Professor Alison Noble FRS is currently the Technikos Professor in Biomedical Engineering at the University of Oxford, UK where she leads a medical image analysis group best known for learning-based ultrasound image analysis. Professor Noble received the UK Royal Society Gabor Medal for her inter-disciplinary research contributions in 2019, and the same year received the Medical Image Computing and Computer Assisted Interventions (MICCAI) Society Enduring Impact award. Professor Noble served on the MICCAI Society board for a decade and is a former President of the MICCAI Society (2013-5). She is an active Fellow of the UK Royal Academy of Engineering and of the Royal Society, a Fellow of the MICCAI society and an ELLIS Fellow. Professor Noble is a current European Research Council Advanced Grant holder and has held or currently holds grants from the UKRI, NIHR, Wellcome Trust, NIH, and the Bill and Melinda Gates Foundation. She has a sustained track record of mentoring early career researchers at Oxford and on national schemes, and has supervised 73 graduated PhD students (19 women) to date. Professor Noble received an OBE for services to science and engineering in the Queen's Birthday Honours list in 2013.
Abstract: Clinical human experts are adept at exploiting the spatio-temporal nature of ultrasound in freehand ultrasound image acquisition and interpretation.

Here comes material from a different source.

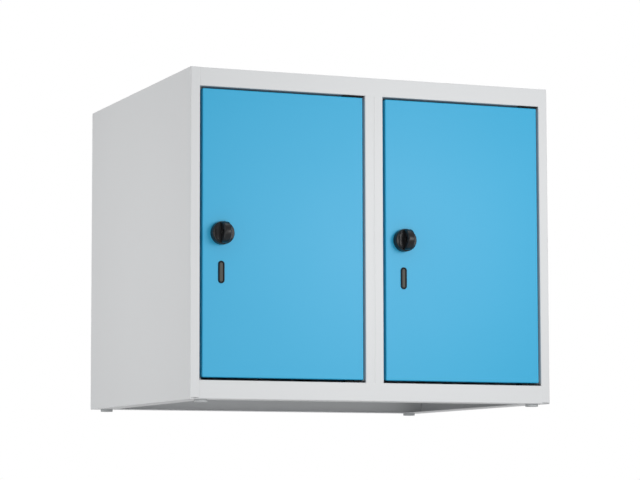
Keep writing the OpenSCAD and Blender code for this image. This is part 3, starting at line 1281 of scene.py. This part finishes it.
@dataclass
class Door:
    """One door with its stiffener, hinge pins, paint guard and latch."""

    side: Side
    shop: Workshop
    steel_easing: float = 0.3 * MM

    def build(self) -> None:
        """Makes the paint guard and the lock's pieces."""
        name = self.side.value
        low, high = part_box(f"{name}_lock_rosette")
        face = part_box(f"{name}_door_skin")[0].y
        axis = Vector(((low.x + high.x) / 2, face, (low.z + high.z) / 2))
        cam_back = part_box(f"{name}_lock_cam")[1].y
        CornerWelds(self.side).build(self.shop)
        PaintGuard(self.side).build(self.shop)
        Escutcheon(self.side).build(self.shop, Matrix.Translation(axis) @ OUTWARD)
        Knob(self.side).build(self.shop, Matrix.Translation(axis) @ OUTWARD)
        CamBolt(self.side).build(self.shop, Matrix.Translation((axis.x, cam_back, axis.z)) @ INWARD)

    def dress(self) -> None:
        """Finishes the sheets, the pins, the nut and the cam."""
        name = self.side.value
        for sheet in ("door_skin", "door_stiffener"):
            self.shop.finish_node(f"{name}_{sheet}", DOOR_COAT)
        for pin in ("hinge_pin_top", "hinge_pin_bottom"):
            self.shop.finish_node(f"{name}_{pin}", BLACK_STEEL, self.steel_easing)
        for steel in ("lock_nut", "lock_cam"):
            self.shop.finish_node(f"{name}_{steel}", ZINC, self.steel_easing)


# ---------------------------------------------------------------- the studio


@dataclass(frozen=True)
class Softbox:
    """One square lamp that faces a point of the object.

    Its size is in metres and its power in watts. A lamp that isn't mirrored gives no
    highlight on the object.
    """

    name: str
    place: Point3
    target: Point3
    size: float
    power: float
    mirrored: bool = True

    def build(self) -> bpy.types.Object:
        """Makes the lamp.

        Returns:
            The lamp.
        """
        data = bpy.data.lights.new(self.name, "AREA")
        data.shape = "SQUARE"
        data.size = self.size
        data.energy = self.power
        lamp = bpy.data.objects.new(self.name, data)
        lamp.location = self.place
        lamp.visible_glossy = self.mirrored
        aim = Vector(self.target) - Vector(self.place)
        lamp.rotation_euler = aim.to_track_quat("-Z", "Y").to_euler()
        bpy.context.scene.collection.objects.link(lamp)
        return lamp


@dataclass(frozen=True)
class PhotoCamera:
    """The photograph's view, solved from seven corners of the sheet body.

    Its place is measured from the middle of the body's front face, on the floor.
    """

    place: Point3 = (-1.5222, -3.4539, -0.1390)
    yaw_deg: float = 21.111
    pitch_deg: float = 5.411
    focal_px: float = 2464.2
    image_px: Point2 = (640.0, 480.0)
    axis_px: Point2 = (260.0, 262.0)
    sensor_mm: float = 36.0

    def build(self) -> None:
        """Makes the camera and sets it as the scene's."""
        width, height = self.image_px
        data = bpy.data.cameras.new("photo_camera")
        data.sensor_width = self.sensor_mm
        data.lens = self.focal_px / width * self.sensor_mm
        data.shift_x = (width / 2 - self.axis_px[0]) / width
        data.shift_y = (self.axis_px[1] - height / 2) / width
        camera = bpy.data.objects.new("photo_camera", data)
        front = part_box("side_panel_left")[0].y
        camera.location = Vector(self.place) + Vector((0.0, front, 0.0))
        camera.rotation_euler = (math.radians(90 + self.pitch_deg), 0, -math.radians(self.yaw_deg))
        bpy.context.scene.collection.objects.link(camera)
        bpy.context.scene.camera = camera


@dataclass
class Studio:
    """Plain pale floor, white surroundings and soft lamps."""

    floor_half: float = 6.0
    floor_grey: float = 0.9
    floor_fill: float = 0.62
    paper_clouds_per_metre: float = 3.0
    paper_shade: float = 0.98
    sky: float = 0.44
    ground: float = 0.38
    horizon: float = 0.35
    lamps: tuple[Softbox, ...] = (
        Softbox("key_softbox", (0.52, -1.42, 0.384), (0.0, -0.24, 0.26), 0.5, 6.4),
        Softbox("low_softbox", (-0.35, -1.45, 0.03), (0.0, -0.24, 0.26), 0.5, 4.2),
        Softbox("left_softbox", (-1.25, 0.0, 0.22), (-0.3, 0.0, 0.24), 0.6, 3.6),
        Softbox("top_softbox", (0.3, 0.2, 3.2), (0.0, 0.0, 0.3), 1.8, 34.0),
        Softbox("rear_softbox", (1.4, 2.6, 1.0), (0.0, 0.1, 0.3), 1.4, 26.0, mirrored=False),
    )

    def build(self) -> None:
        """Makes the camera, the world, the floor and the lamps."""
        PhotoCamera().build()
        self._world()
        # The sky alone lights the floor, so it is evenly white and its shadow is soft
        not_floor = bpy.data.collections.new("all_but_floor")
        not_floor.objects.link(self._floor())
        not_floor.collection_objects[0].light_linking.link_state = "EXCLUDE"
        for softbox in self.lamps:
            softbox.build().light_linking.receiver_collection = not_floor
        bpy.context.scene.view_settings.view_transform = "Standard"

    @staticmethod
    def _seen(graph: Graph) -> Signal:
        """1 for rays that show the surroundings: straight, mirrored or through glass.

        Args:
            graph: The nodes of a material or world.

        Returns:
            The number, 1 or 0.
        """
        path = graph.node("ShaderNodeLightPath").outputs
        rays = ("Is Camera Ray", "Is Glossy Ray", "Is Transmission Ray")
        camera, glossy, through = (Signal(graph, path[name]) for name in rays)
        return camera + glossy + through

    def _world(self) -> None:
        """White surroundings, which light the object a little less from below."""
        world = bpy.data.worlds.new("studio_world")
        bpy.context.scene.world = world
        world.use_nodes = True
        graph = Graph(world.node_tree)
        direction = graph.node("ShaderNodeTexCoord").outputs["Generated"]
        height = graph.signal("ShaderNodeSeparateXYZ", None, {0: direction}, "Z")
        light = graph.signal(
            "ShaderNodeMapRange",
            {"interpolation_type": "SMOOTHSTEP"},
            {
                "Value": height,
                "From Min": -self.horizon,
                "From Max": self.horizon,
                "To Min": self.ground,
                "To Max": self.sky,
            },
        )
        lit, seen = (
            graph.node("ShaderNodeBackground", None, {"Color": rgba(WHITE), "Strength": strength}).outputs[0]
            for strength in (light, 1.0)
        )
        mixed = graph.node("ShaderNodeMixShader", None, {0: self._seen(graph), 1: lit, 2: seen})
        graph.node("ShaderNodeOutputWorld", None, {"Surface": mixed.outputs[0]})

    def _floor(self) -> bpy.types.Object:
        """Makes the floor: pale, with the object's shadow, and clear when seen from below.

        Returns:
            The floor.
        """
        mesh = bmesh.new()
        bmesh.ops.create_grid(mesh, x_segments=1, y_segments=1, size=self.floor_half)
        floor = object_from("studio_floor", mesh)
        surface = bpy.data.materials.new("floor_paper")
        surface.use_nodes = True
        graph = Graph(surface.node_tree)
        place = graph.node("ShaderNodeTexCoord").outputs["Object"]
        pale = (self.floor_grey,) * 3
        clouds = graph.noise(place, self.paper_clouds_per_metre)
        tint = graph.mix(clouds, rgba(pale), rgba(darker(pale, self.paper_shade)))
        paper = graph.node("ShaderNodeBsdfDiffuse", None, {"Color": tint})
        glow = graph.node("ShaderNodeEmission", None, {"Strength": self._seen(graph) * self.floor_fill})
        top = graph.node("ShaderNodeAddShader", None, {0: paper.outputs[0], 1: glow.outputs[0]})
        clear = graph.node("ShaderNodeBsdfTransparent")
        below = graph.node("ShaderNodeNewGeometry").outputs["Backfacing"]
        both = graph.node("ShaderNodeMixShader", None, {0: below, 1: top.outputs[0], 2: clear.outputs[0]})
        graph.node("ShaderNodeOutputMaterial", None, {"Surface": both.outputs[0]})
        floor.data.materials.append(surface)
        floor.visible_diffuse = False
        floor.visible_shadow = False
        return floor


def main() -> None:
    """Loads the frame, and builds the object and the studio."""
    logging.basicConfig(level=logging.INFO, format="%(name)s: %(message)s")
    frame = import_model()
    Studio().build()
    shop = Workshop(frame["nodes"])
    carcass = Carcass(shop)
    carcass.build()
    carcass.dress()
    for side in Side:
        door = Door(side, shop)
        door.build()
        door.dress()


if __name__ == "__main__":
    main()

However, automating this human skill is proving surprisingly difficult. I describe two quite different approaches we are investigating to address this. The first is to take a multi-modal video analysis approach, and use sonographer gaze, probe movements and audio together with video to build learning-based models of ultrasound-based tasks. The second approach builds computational models of ultrasound tasks from simple-to-learn bespoke ultrasound scan sweep protocols making the models potentially suitable for triage in global health settings. As I will show, deep learning underpins these solutions, but success requires thinking beyond the algorithm.